+++ Dataset section

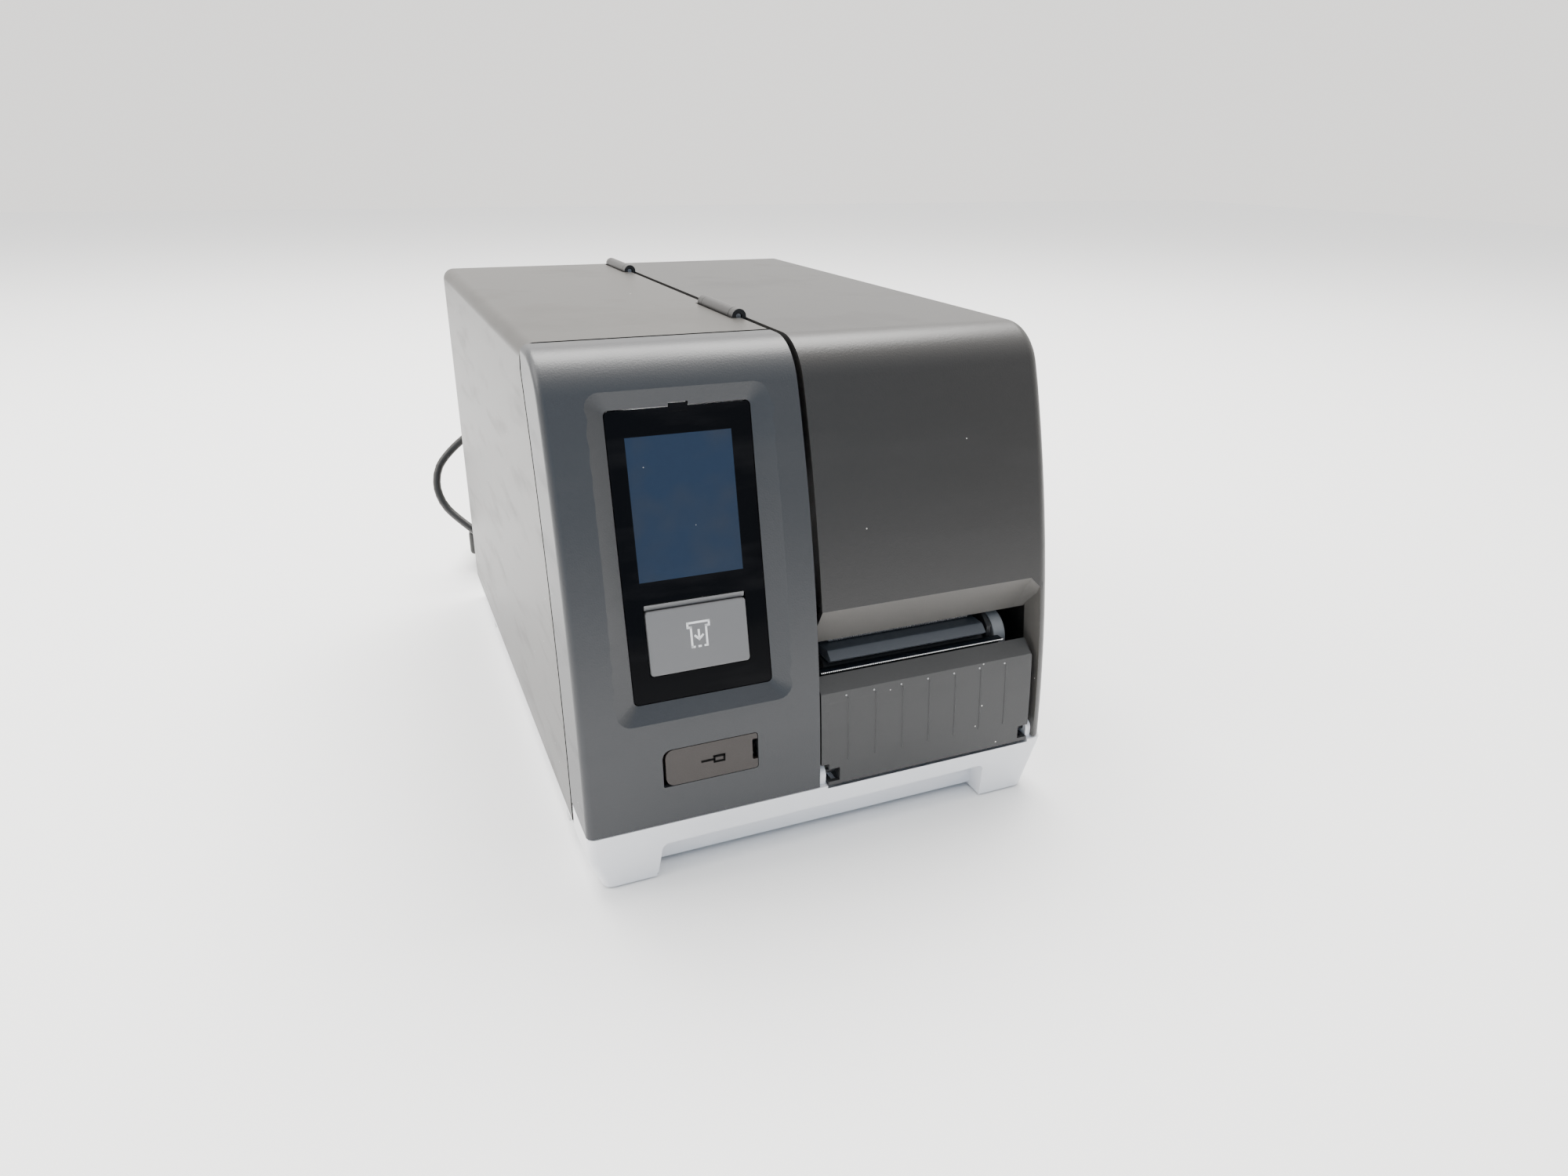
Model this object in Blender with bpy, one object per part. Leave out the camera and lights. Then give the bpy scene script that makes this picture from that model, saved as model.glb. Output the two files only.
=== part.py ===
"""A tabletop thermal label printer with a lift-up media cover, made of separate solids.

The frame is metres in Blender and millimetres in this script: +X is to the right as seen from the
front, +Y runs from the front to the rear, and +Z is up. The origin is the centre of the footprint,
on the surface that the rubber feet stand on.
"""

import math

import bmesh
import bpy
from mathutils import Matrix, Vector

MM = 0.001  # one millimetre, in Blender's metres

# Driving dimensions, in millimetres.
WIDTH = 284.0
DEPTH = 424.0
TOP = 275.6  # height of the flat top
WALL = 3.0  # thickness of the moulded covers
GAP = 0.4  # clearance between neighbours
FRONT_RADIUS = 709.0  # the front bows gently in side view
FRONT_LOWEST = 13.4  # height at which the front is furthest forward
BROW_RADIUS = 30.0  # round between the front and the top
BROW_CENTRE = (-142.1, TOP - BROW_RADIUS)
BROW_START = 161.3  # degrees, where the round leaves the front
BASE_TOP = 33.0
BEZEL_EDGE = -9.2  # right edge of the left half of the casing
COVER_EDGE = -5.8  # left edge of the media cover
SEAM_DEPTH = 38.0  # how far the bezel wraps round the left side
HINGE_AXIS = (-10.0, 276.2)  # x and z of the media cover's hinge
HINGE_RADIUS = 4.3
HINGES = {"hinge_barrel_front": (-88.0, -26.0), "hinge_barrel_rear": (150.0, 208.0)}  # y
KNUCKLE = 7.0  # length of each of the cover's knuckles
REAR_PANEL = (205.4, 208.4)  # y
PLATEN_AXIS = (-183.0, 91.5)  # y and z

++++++

Task –
Copy out every line of the listing that includes the string "this".

Worked answer –
Model this object in Blender with bpy, one object per part. Leave out the camera and lights. Then give the bpy scene script that makes this picture from that model, saved as model.glb. Output the two files only.
The frame is metres in Blender and millimetres in this script: +X is to the right as seen from the